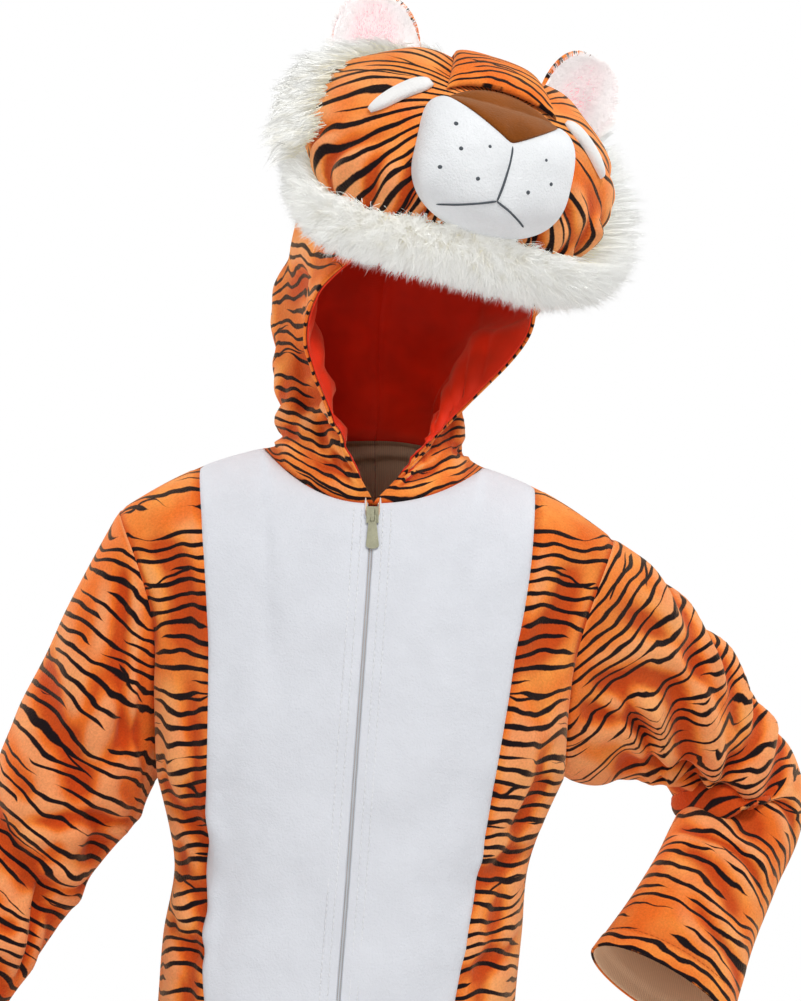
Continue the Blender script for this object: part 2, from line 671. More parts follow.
def neck_share(hand):
    """Share of the way to the shoulder's tip at which the neckline meets the shoulder seam."""
    return abs(SHOULDERS[hand].neck_x / SHOULDERS[hand].tip_x)


def toward_seam(start, cells):
    """Side values up to the side seam, closer together near it."""
    return 1 - (1 - start) * (1 - shares(cells)[1:]) ** SEAM_CROWDING


def front_sides(hand, levels):
    """Side values of the front's columns on one hand, by row."""
    word = WORDS[hand]
    yoke = float(abs(along(BIBS, word, 0.0) / SHOULDERS[hand].tip_x))
    rows = []
    for level, edge in zip(levels, body_edges(levels)[0 if hand < 0 else 1]):
        z = body_point(hand * 0.7, level, FRONT)[2]
        zip_x = along(BIBS, "zip", z)
        bib = float((along(BIBS, word, z) - zip_x) / (edge - zip_x))
        corner = neck_share(hand) / yoke * bib
        inner = corner * shares(NECK_FRONT_CELLS)
        inner[0] = float(zip_slot(body_point(0.0, level, FRONT)[2])) / abs(edge - zip_x)
        middle = np.linspace(corner, bib, SHOULDER_CELLS + 1)[1:]
        rows.append(np.concatenate([inner, middle, toward_seam(bib, SIDE_CELLS)]) * hand)
    return np.array(rows)


def back_sides(hand):
    """Side values of the back's columns on one hand."""
    neck = neck_share(hand)
    inner = np.linspace(0, neck, NECK_BACK_CELLS + 1)
    return np.concatenate([inner, toward_seam(neck, BACK_SIDE_CELLS)]) * hand


def armhole_inward(hand, level, points):
    """The way the cloth's thickness goes at the armhole seam."""
    middle = stack(points[..., 0], 0.0, (ARMPIT_Z + SHOULDERS[hand].tip_z) / 2)
    toward = unit(middle - points)
    toward[..., 0] += -hand * np.cos(clamp(level) * pi / 2) ** 2
    return unit(toward)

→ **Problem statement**
Repeat the material word for word from its opening line up to and including the line containing "return abs(SHOULDERS[hand].neck_x /".

→ **Full answer**
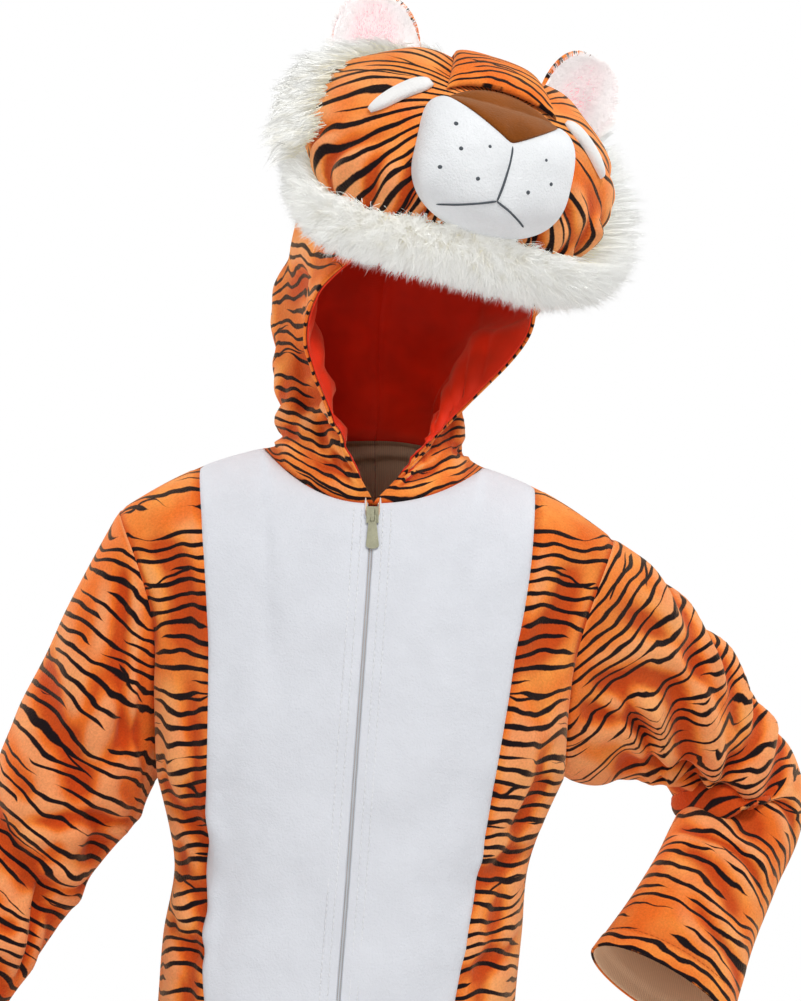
Continue the Blender script for this object: part 2, from line 671. More parts follow.
def neck_share(hand):
    """Share of the way to the shoulder's tip at which the neckline meets the shoulder seam."""
    return abs(SHOULDERS[hand].neck_x / SHOULDERS[hand].tip_x)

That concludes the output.